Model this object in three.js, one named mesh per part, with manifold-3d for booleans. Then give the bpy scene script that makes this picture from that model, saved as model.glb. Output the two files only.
==
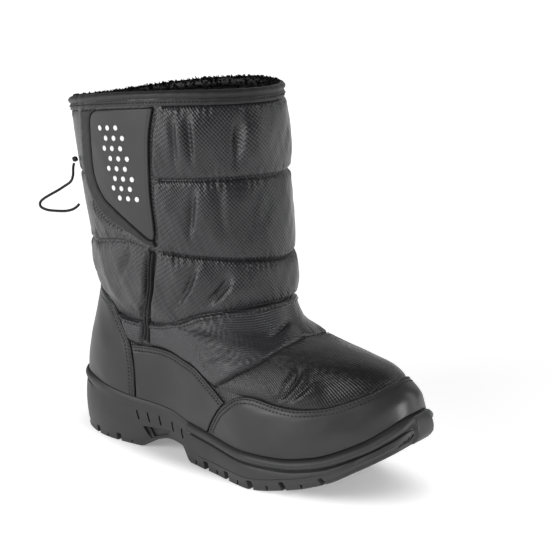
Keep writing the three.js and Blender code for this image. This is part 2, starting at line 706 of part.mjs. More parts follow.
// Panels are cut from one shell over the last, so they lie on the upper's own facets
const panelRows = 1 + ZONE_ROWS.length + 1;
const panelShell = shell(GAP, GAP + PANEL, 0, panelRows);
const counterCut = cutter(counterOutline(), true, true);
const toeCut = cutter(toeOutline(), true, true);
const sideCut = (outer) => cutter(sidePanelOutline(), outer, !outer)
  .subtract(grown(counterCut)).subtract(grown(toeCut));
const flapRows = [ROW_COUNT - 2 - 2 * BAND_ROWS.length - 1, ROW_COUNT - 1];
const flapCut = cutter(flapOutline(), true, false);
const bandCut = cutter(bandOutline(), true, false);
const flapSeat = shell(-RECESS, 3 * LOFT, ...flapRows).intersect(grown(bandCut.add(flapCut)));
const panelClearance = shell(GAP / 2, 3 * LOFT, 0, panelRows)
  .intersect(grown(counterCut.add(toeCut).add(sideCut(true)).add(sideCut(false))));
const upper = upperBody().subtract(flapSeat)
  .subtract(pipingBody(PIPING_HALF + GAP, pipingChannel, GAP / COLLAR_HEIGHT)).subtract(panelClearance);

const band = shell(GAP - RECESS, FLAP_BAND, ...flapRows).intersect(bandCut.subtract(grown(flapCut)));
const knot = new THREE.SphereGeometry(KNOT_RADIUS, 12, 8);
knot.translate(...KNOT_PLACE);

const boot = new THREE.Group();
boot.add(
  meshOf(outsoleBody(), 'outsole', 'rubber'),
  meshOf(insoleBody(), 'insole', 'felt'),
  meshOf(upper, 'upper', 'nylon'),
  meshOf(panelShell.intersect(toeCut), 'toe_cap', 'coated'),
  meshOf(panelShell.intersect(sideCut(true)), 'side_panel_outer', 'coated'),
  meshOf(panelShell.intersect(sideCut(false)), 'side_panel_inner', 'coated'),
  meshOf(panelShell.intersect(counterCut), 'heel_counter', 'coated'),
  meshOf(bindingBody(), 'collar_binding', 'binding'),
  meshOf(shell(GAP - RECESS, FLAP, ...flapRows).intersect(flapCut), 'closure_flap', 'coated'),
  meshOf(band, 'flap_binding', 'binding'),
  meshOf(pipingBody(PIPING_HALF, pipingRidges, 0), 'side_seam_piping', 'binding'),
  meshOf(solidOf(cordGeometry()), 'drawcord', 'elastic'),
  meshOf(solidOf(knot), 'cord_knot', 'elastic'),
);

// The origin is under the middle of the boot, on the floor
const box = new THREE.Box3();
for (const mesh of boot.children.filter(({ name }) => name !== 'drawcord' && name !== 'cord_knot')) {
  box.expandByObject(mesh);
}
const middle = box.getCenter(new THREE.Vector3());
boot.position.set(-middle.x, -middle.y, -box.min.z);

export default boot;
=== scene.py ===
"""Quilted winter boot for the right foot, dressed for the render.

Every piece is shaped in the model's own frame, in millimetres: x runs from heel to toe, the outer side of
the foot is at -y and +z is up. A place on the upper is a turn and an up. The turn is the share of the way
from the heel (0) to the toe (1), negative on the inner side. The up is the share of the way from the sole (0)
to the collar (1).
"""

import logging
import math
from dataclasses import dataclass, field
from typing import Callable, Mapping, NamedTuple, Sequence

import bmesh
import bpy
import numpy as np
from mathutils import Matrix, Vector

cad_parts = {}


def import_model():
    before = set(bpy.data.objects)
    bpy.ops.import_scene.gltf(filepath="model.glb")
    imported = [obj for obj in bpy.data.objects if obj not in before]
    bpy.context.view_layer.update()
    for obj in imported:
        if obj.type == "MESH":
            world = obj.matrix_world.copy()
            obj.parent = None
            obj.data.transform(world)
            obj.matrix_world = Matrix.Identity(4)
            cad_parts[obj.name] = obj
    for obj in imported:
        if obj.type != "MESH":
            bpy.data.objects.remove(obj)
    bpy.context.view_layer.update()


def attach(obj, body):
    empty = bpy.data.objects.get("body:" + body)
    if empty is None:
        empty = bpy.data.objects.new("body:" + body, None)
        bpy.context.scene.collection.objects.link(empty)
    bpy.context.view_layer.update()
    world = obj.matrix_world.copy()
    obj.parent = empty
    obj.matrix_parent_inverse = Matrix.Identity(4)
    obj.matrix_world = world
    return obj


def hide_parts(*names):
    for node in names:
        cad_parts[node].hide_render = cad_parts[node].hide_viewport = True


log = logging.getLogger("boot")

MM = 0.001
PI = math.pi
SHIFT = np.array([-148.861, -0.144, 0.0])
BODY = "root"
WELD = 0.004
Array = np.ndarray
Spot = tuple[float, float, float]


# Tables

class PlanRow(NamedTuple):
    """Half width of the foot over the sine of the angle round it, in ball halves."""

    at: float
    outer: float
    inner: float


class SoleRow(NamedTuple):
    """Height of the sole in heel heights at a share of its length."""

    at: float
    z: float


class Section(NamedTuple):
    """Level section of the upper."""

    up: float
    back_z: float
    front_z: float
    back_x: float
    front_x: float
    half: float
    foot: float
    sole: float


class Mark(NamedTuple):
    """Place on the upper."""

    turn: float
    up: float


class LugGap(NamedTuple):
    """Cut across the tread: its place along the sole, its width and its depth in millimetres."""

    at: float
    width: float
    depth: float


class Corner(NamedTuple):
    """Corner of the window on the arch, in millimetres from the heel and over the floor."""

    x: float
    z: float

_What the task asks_
Transcribe, word for word, every line from the line with "on the floor" to the line with "obj.data.transform(world)", inclusive, and output nothing else.

_Task solution_
// The origin is under the middle of the boot, on the floor
const box = new THREE.Box3();
for (const mesh of boot.children.filter(({ name }) => name !== 'drawcord' && name !== 'cord_knot')) {
  box.expandByObject(mesh);
}
const middle = box.getCenter(new THREE.Vector3());
boot.position.set(-middle.x, -middle.y, -box.min.z);

export default boot;
=== scene.py ===
"""Quilted winter boot for the right foot, dressed for the render.

Every piece is shaped in the model's own frame, in millimetres: x runs from heel to toe, the outer side of
the foot is at -y and +z is up. A place on the upper is a turn and an up. The turn is the share of the way
from the heel (0) to the toe (1), negative on the inner side. The up is the share of the way from the sole (0)
to the collar (1).
"""

import logging
import math
from dataclasses import dataclass, field
from typing import Callable, Mapping, NamedTuple, Sequence

import bmesh
import bpy
import numpy as np
from mathutils import Matrix, Vector

cad_parts = {}


def import_model():
    before = set(bpy.data.objects)
    bpy.ops.import_scene.gltf(filepath="model.glb")
    imported = [obj for obj in bpy.data.objects if obj not in before]
    bpy.context.view_layer.update()
    for obj in imported:
        if obj.type == "MESH":
            world = obj.matrix_world.copy()
            obj.parent = None
            obj.data.transform(world)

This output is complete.